An agreed order made by the Circuit Court will also be regarded as a recommendation, decision or determination for the purposes of the exemption.
8. Do I need to claim the tax exemption?
No. The exemption from income tax in respect of a compensation award made to you by your employer, will, where due, be granted automatically by your employer.
9. Examples of the tax exemption
Examples of the income tax exemption applies are contained in the Appendix.
10. Further Information
This leaflet is for general information only. For further information, phone your Revenue LoCall service.
Please note that the rates charged for the use of the 1890 (LoCall) numbers may vary among different service providers.

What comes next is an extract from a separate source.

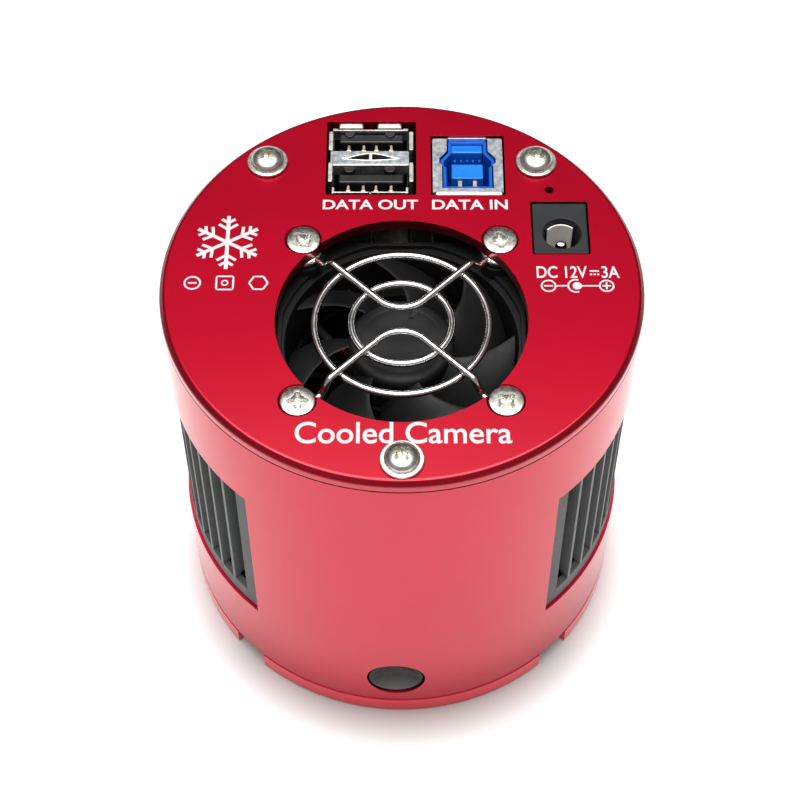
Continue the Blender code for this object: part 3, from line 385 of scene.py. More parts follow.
def rounded(half_x, half_y, radius, centre=(0, 0), steps=6):
    """Outline of a rectangle with round corners."""
    x, y = half_x - radius, half_y - radius
    outline = []
    for sx, sy, start in ((1, 1, 0), (-1, 1, 90), (-1, -1, 180), (1, -1, 270)):
        outline += arc((centre[0] + sx * x, centre[1] + sy * y), radius, start, start + 90, steps)
    return outline


def ring(inner, outer, low, high):
    """Profile of a plain ring, or of a disc where the inner radius is 0."""
    return [(inner, high), (outer, high), (outer, low), (inner, low)]


def shoulder(radius, top, round_off, step):
    """Profile of a rounded upper corner, with a point each step in degrees."""
    return [(radius - round_off + round_off * sin(radians(a)),
             top - round_off + round_off * cos(radians(a))) for a in range(0, 91, step)]


def eased(points, reach, steps=6):
    """A path whose inner corners are swept round, starting a reach before each."""
    path = [tuple(points[0])]
    for before, corner, after in zip(points, points[1:], points[2:]):
        before, corner, after = Vector(before), Vector(corner), Vector(after)
        start = corner + (before - corner).normalized() * reach
        end = corner + (after - corner).normalized() * reach
        for step in range(steps + 1):
            share = step / steps
            path.append(tuple(start * (1 - share) ** 2 + corner * 2 * share * (1 - share)
                              + end * share ** 2))
    return path + [tuple(points[-1])]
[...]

If you are calling from outside the Republic of Ireland, please phone + 353 1 702 3011.
Ms A made a claim to the Director of Equality Tribunal against her employer under the Employment Equality Act, 1998, on the basis of alleged discrimination on grounds of marital status, family status and age when her employer failed to promote her following an internal competition.
The Equality Officer held that the employer had discriminated against the complainant on grounds of marital status, family status and age, contrary to the Employment Equality Act, 1998, in the manner in which it conducted its selection process for the relevant position. The Equality Officer ordered the respondent to pay the complainant €20,000 as compensation for the distress suffered by her as a result of the discrimination.
The payment of €20,000 qualifies for exemption from income tax.
Mr B made a claim to the Rights Commissioner against his employer under the Payment of Wages Act, 1991 & Terms of Employment (Information) Act 1994, on the grounds that his employer had dismissed him without notice and had failed to give him any written contract or terms of employment.
Following a subsequent appeal from the Rights Commission to the Employment Appeals Tribunal, the Employment Appeals Tribunal decided that the employee was unfairly dismissed without notice and found that the employer was in breach of its statutory obligations under the Terms of Employment (Information) Act 1994. The Tribunal awarded the employee compensation quantified by reference to 4 weeks wages which amounted to €1,000 in respect of the employer’s breach of the Terms of Employment (Information) Act 1994, and €500 (one weeks gross wages) in lieu of notice.
The payment of €1,000 is exempt from income tax. The payment of €500 in respect of pay in lieu of notice is chargeable to income tax but is covered by the basic exemptions outlined in Information Leaflet IT21 (available on www.revenue.ie)
Ms C made a claim to the Director of the Equality Tribunal against her employer under the Employment Equality Act 1998 on the grounds of alleged discrimination on gender grounds, and on the grounds of victimization.
The Equality Officer found that the employer did discriminate against the complainant in terms of Section 6(2)(a) of the Employment Equality Act 1998. In relation to the complainant’s allegation of victimization, the Equality Officer found that the evidence did not support the allegation. The Equality Officer ordered the respondent to pay the complainant arrears of remuneration in the gross amount of €60,000 and compensation for the effects of the act of discrimination in the amount of €10,000.
Tax Treatment under new legislation
The payment of €60,000 is in respect of arrears of remuneration and is chargeable to income tax. The payment of €10,000 as compensation for the act of discrimination is exempt from income tax.